ST. PAUL — Penalties set under a Minnesota governor's executive orders would be capped at a misdemeanor under a plan advanced Wednesday, Jan. 20, in reaction to some of Gov. Tim Walz's emergency directives.
The Minnesota Senate Judiciary and Public Safety Committee brought forward and unanimously advanced to the Senate floor a bill that would set a ceiling for executive order violations at a $1,000 fine and 90 jail sentence unless otherwise spelled out in law.
Since Walz declared a state of emergency to address the coronavirus pandemic, he has imposed restrictions on business and social gatherings that come with gross misdemeanor penalties. Gross misdemeanors carry heftier fines than typical misdemeanors. And Republicans on the Senate panel said it should be up to the Legislature to decide what repercussions offenders face for running afoul of the orders.
“This is really a discussion of who has the authority to write statute with the effect of law and the effect of punishment,” the bill's author Sen. Warren Limmer, R-Maple Grove, said.
The conversation was the latest instance of GOP lawmakers pushing back on the governor's powers and aiming to take a stronger role in shaping COVID-19 response. And Democrats on the panel argued lawmakers could've done more to help Walz shape the state's response, but committee leaders didn't call hearings on relevant subjects since the Legislature adjourned last spring.
“The Legislature, at least the Senate, did nothing,” Sen. Ron Latz, D-St.

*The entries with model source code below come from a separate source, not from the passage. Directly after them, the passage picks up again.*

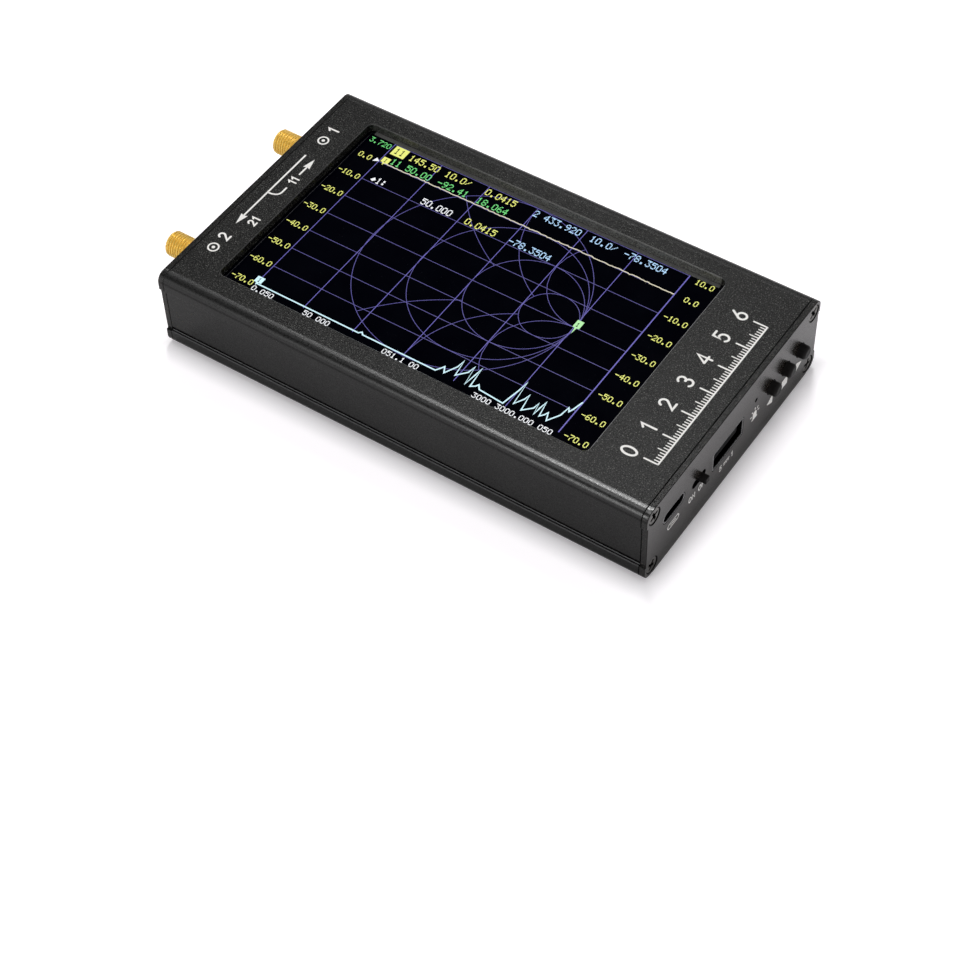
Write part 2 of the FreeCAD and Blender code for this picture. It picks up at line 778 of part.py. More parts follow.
def battery_leads():
    """Two leads from the end of the cell, turning up into the plug."""
    x0 = cell_front
    z0 = (cell_low + cell_top) / 2
    z1 = socket_floor() - PLUG_H / 2
    leads = []
    for side in (-1, 1):
        y = wire_y + side * WIRE_PITCH / 2
        bend = V(wire_x - WIRE_R, y, z0 + WIRE_R)
        corner = WIRE_R * math.sqrt(0.5)
        path = Part.Wire([
            Part.LineSegment(V(x0, y, z0), V(bend.x, y, z0)).toShape(),
            Part.Arc(V(bend.x, y, z0), V(bend.x + corner, y, bend.z - corner),
                     V(wire_x, y, bend.z)).toShape(),
            Part.LineSegment(V(wire_x, y, bend.z), V(wire_x, y, z1)).toShape(),
        ])
        ring = Part.Wire(Part.makeCircle(WIRE_D / 2, V(x0, y, z0), X_AXIS))
        leads.append(path.makePipeShell([ring], True, False))
    return group(leads)


def battery_plug():
    """Plug pushed up into the socket; the leads end inside it."""
    top = socket_floor() + SOCKET_H - SOCKET_WALL
    z0 = socket_floor() - PLUG_H / 2
    return box(wire_x - PLUG_L / 2, wire_x + PLUG_L / 2, wire_y - PLUG_W / 2,
               wire_y + PLUG_W / 2, z0, top - SNUG_FIT)


def battery_socket():
    half_l = PLUG_L / 2 + SOCKET_WALL
    half_wide = PLUG_W / 2 + SOCKET_WALL
    body = box(wire_x - half_l, wire_x + half_l, wire_y - half_wide, wire_y + half_wide,
               socket_floor(), board_low)
    hollow_l = PLUG_L / 2 + SNUG_FIT
    hollow_w = PLUG_W / 2 + SNUG_FIT
    hollow = box(wire_x - hollow_l, wire_x + hollow_l, wire_y - hollow_w, wire_y + hollow_w,
                 socket_floor(), board_low - SOCKET_WALL)
    return body.cut(hollow)


# ---------------------------------------------------------------- coaxial jacks
def sma_body(y):
    """Threaded barrel, flange behind the panel and four legs that grip the board."""
    z = board_mid_z
    radius = THREAD_D / 2
    barrel = [
        (jack_tip, JACK_BORE_D / 2),
        (jack_tip, radius - JACK_CHAMFER),
        (jack_tip + JACK_CHAMFER, radius),
        (nut_front - NECK_LEAD, radius),
        (nut_front - NECK_LEAD, neck_r),
        (-shell_x, neck_r),
        (-shell_x, INSULATOR_D / 2 + THREAD_FIT),
        (jack_face, INSULATOR_D / 2 + THREAD_FIT),
        (jack_face, JACK_BORE_D / 2),
    ]
    body = spun(barrel, y, z)
    flange = slab_x(rectangle(y, z, FLANGE_SIZE, FLANGE_SIZE, FLANGE_R), -shell_x, board_rear)
    flange = flange.cut(rod(INSULATOR_D / 2 + THREAD_FIT, -shell_x, board_rear, y, z))
    legs = []
    for side in (-1, 1):
        y0 = y + side * LEG_SPREAD / 2 - LEG_W / 2
        for low in (board_top, board_low - LEG_W):
            legs.append(box(board_rear, board_rear + LEG_L, y0, y0 + LEG_W, low, low + LEG_W))
    return body.multiFuse([flange] + legs).removeSplitter()


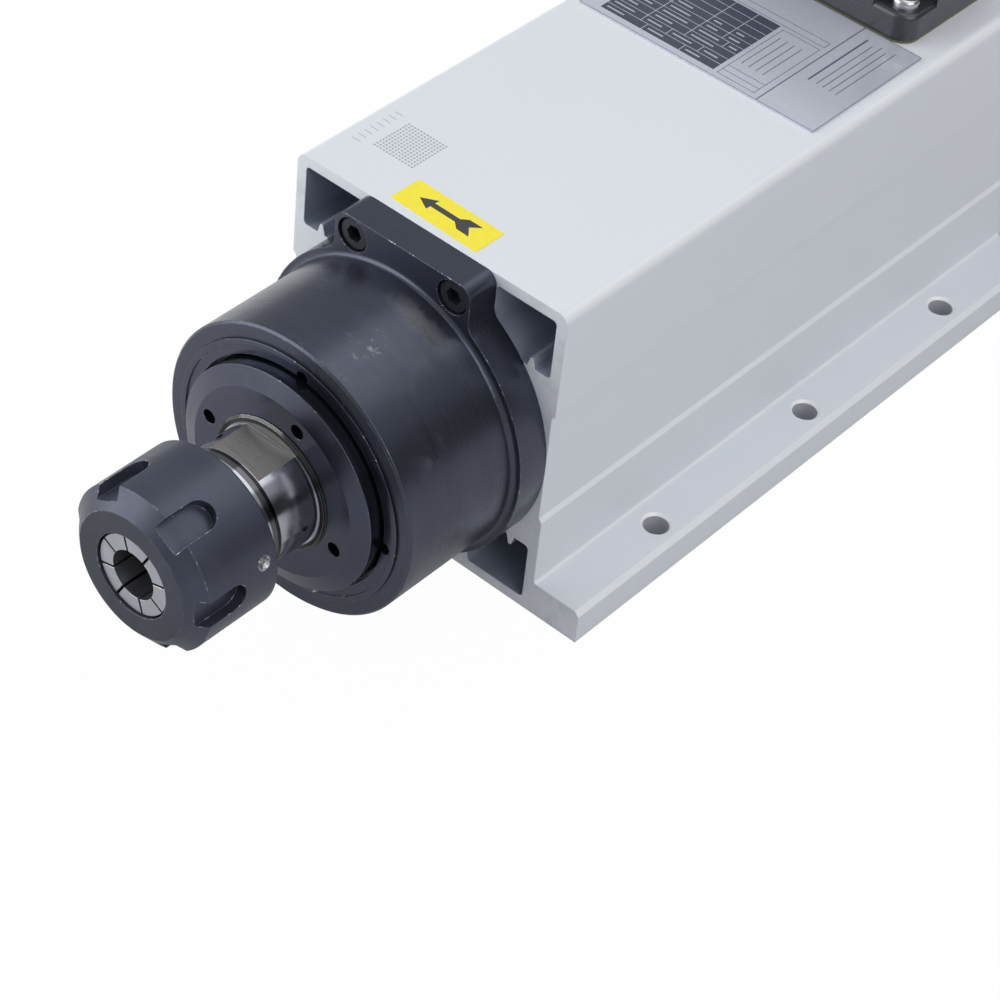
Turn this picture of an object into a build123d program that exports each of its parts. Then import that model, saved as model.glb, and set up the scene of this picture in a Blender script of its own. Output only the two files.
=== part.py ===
"""Square foot-mounted motor spindle with a collet nose.

Frame: +Z up, the spindle axis lies along Y with its nose towards -Y. The origin is the middle of
the foot hole pattern on the underside of the feet. All sizes are in millimetres.
"""
from build123d import *
from math import atan2, cos, radians, sin, sqrt, tan
import os

os.makedirs("parts", exist_ok=True)

# Extruded housing
body_width = 82.5
body_height = 92.0
body_length = 197.4
body_corner_r = 3.0
side_wall = 2.9
top_wall = 3.0
core_r = 39.0
core_bore_r = 35.5
channel_inner_x = 20.5
channel_floor = 26.3
channel_corner_r = 1.2
spike_x = 32.7
spike_width = 2.4
spike_tip_width = 0.8
spike_height = 2.8
recess_depth = 0.9
recess_half_height = 15.6
recess_bevel = 1.1
pilot_r = 36.5
pilot_depth = 10.0

# Feet
foot_width = 111.0
foot_thickness = 9.6
foot_chamfer = 1.3
foot_root_r = 1.0
foot_hole_edge = 6.9
foot_hole_pitch_y = 61.0
foot_hole_rows = 3
foot_hole_margin = 37.7
foot_hole_r = 3.3
foot_hole_rim = 0.7
foot_hole_bevel_angle = 90.0

# Clearances
running_clearance = 0.05
free_clearance = 0.3
thread_clearance = 0.03
hole_clearance = 0.25
pilot_clearance = 1.0
drill_allowance = 2.0
overcut = 1.0

# Front bearing housing
nose_r = 38.0
nose_length = 43.4
nose_chamfer = 0.5
nose_root_fillet = 1.2
flange_r = 40.3
flange_thickness = 9.0
lug_half_width = 20.6
lug_corner_r = 3.5
lug_root_r = 4.0
shoulder_bore_r = 26.5

# Housing screws, used at both ends
screw_x = 15.2
screw_inset = 4.9
screw_r = 2.5
screw_head_r = 4.25
screw_head_height = 5.0
screw_head_chamfer = 0.4
screw_socket_af = 4.0
screw_socket_depth = 2.5
screw_reach = 12.0
counterbore_r = 4.45
counterbore_depth = 5.6

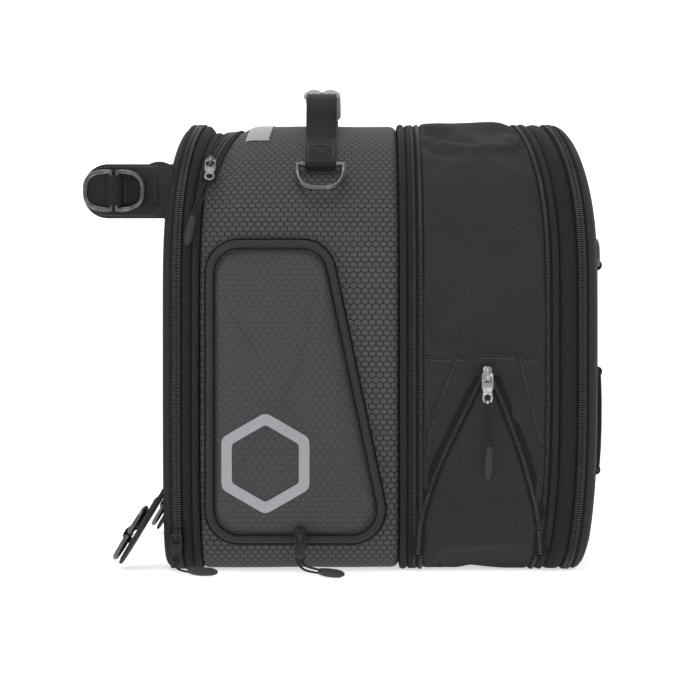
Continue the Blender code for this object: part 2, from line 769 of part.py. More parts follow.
def build_bag():
    clear_scene()
    make_collections()
    body_shell()
    body_lining()
    floor_board()
    seams()
    side_pockets()
    rear_zip()
    handle()
    base_panel()
    mounting_tabs()
    gusset()
    v_zip()
    lid_shell()
    lid_board()
    lid_straps()
    lid_cord()
    sliders()
    set_pivots()
    shade_round()


build_bag()
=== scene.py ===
"""Looks of the tail bag: cloth, zips, webbing, rings, lights and camera.

Metres, in the frame's own axes: X runs from the base to the lid, Y across the bag and Z up.
Most fabric pieces are swept round the bag's D outline from an (x, out) profile, where `out` is
the height above the bag's outer face.
"""

import math

import bmesh
import bpy
from mathutils import Matrix, Vector, noise
from mathutils.bvhtree import BVHTree


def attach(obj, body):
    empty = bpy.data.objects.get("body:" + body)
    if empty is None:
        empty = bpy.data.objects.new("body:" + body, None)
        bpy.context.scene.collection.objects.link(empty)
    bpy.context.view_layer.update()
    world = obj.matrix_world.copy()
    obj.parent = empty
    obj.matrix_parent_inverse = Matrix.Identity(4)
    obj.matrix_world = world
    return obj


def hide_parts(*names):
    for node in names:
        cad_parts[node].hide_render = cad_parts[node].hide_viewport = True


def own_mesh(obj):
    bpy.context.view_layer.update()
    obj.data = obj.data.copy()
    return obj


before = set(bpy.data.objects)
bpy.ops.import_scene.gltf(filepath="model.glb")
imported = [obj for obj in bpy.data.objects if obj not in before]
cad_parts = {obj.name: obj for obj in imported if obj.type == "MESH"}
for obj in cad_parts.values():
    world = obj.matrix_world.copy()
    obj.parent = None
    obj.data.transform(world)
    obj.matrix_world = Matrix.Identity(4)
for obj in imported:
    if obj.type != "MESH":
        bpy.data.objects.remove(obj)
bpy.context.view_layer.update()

# The bag's section across X
HALF = 0.175
DEPTH = 0.362
REAR_R = 0.130
FRONT_R = 0.028
REAR_Y = HALF - REAR_R
REAR_Z = DEPTH - REAR_R
FLOOR = 0.0003
QUARTER = math.pi / 2

# How far seams lean along X at the rear and at the floor, by place along X
LEAN_STOPS = ((-0.1409, 0.012, 0.002), (0.0151, 0.0, 0.0), (0.0339, 0.0, 0.0),
              (0.1291, -0.018, -0.012))

# Places along X
BASE_FACE = -0.1710
BASE_PIPE = -0.1650
BASE_ZIP = (-0.1625, -0.1555)
BASE_COLLAR = (-0.1553, -0.1472)
LOWER_PIPE = -0.1442
SHELL = (-0.1409, 0.0151)
UPPER_PIPE = 0.0184
BAND = (0.0215, 0.0288)
BODY_TEETH = (0.0288, 0.0338)
GUSSET = (0.0339, 0.1291)
LID_TEETH = (0.1292, 0.1342)
COLLAR_PIPE = 0.1373
LID_COLLAR = (0.1404, 0.1543)
LID_ZIP = (0.1545, 0.1626)
LID_EDGE = 0.1628
LID_CROWN = 0.1737
LID_SHOULDER = 0.0097

# Trimmings
PIPE_R = 0.0029
WEBBING = 0.0016
WEBBING_WIDTH = 0.025
TOOTH_PITCH = 0.0018
TOOTH = (0.0027, 0.00052)  # length and radius
STITCH = (0.0034, 0.0025, 0.00028)  # pitch, length and radius
SEAM_STITCH = (0.0034, 0.0025, 0.00026)

# The base's and the lid's panels
LIP_INSET = 0.0120  # from the outline to where a panel's lip ends and its face begins
FACE_INSET = 0.0240
FLAT_SHARE = 0.20  # how far towards the middle the base panel turns flat
RIM_POINTS = 300


# ---- the bag's outline -------------------------------------------------------------------

def make_legs():
    """The outline's lines and arcs: length, start y, start z, heading and radius."""
    flat, side = HALF - FRONT_R, REAR_Z - FRONT_R
    front, rear = QUARTER * FRONT_R, QUARTER * REAR_R
    return ((flat, 0.0, 0.0, 0, 0.0), (front, flat, 0.0, 0, FRONT_R),
            (side, HALF, FRONT_R, 1, 0.0), (rear, HALF, REAR_Z, 1, REAR_R),
            (2 * REAR_Y, REAR_Y, DEPTH, 2, 0.0), (rear, -REAR_Y, DEPTH, 2, REAR_R),
            (side, -HALF, REAR_Z, 3, 0.0), (front, -HALF, FRONT_R, 3, FRONT_R),
            (flat, -flat, 0.0, 4, 0.0))


LEGS = make_legs()
PERIMETER = sum(leg[0] for leg in LEGS)


def station(s):
    """The outline's point and outward normal at arc length s from the middle of the floor."""
    s %= PERIMETER
    for length, y, z, turns, radius in LEGS:
        if s <= length:
            break
        s -= length
    a = turns * QUARTER
    if radius:
        b = a + s / radius
        return (y + radius * (math.sin(b) - math.sin(a)), z + radius * (math.cos(a) - math.cos(b)),
                math.sin(b), -math.cos(b))
    return y + s * math.cos(a), z + s * math.sin(a), math.sin(a), -math.cos(a)


def side_s(z, side):
    """The arc length at height z on a flat side: -1 is near, 1 is far."""
    run = sum(leg[0] for leg in LEGS[:2]) + z - FRONT_R
    return run if side > 0 else PERIMETER - run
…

Louis Park, said. “The Legislature handed off the authority to the governor by abdicating its responsibility to meet and confer and discuss those issues, in my judgment.”
Despite the disagreement over the role of the Legislature and of the governor in responding to the pandemic, Democrats voted in support of the bill after committee members removed a provision voicing concerns about Walz's decisions to pen executive orders that carried penalties stiffer than a misdemeanor.
The proposed change would have to pass the Senate and the House of Representatives before moving to the governor's desk for a signature.
Forty-nine states and the federal government have in place peacetime emergencies that let leaders issue executive orders without legislative signoff. And in Minnesota, the peacetime emergency has allowed the state to quickly scale up testing capacity, activate the Minnesota National Guard and place an eviction on moratoriums since it was first put in place in March.
Walz has also been able to require Minnesotans to stay at home except for when performing essential tasks and temporarily shut down sectors of the economy and social gatherings.
With the Legislature back in regular session, lawmakers could end the peacetime emergency at any time if majorities in both chambers voted to block another month. So far, they've failed to meet that threshold.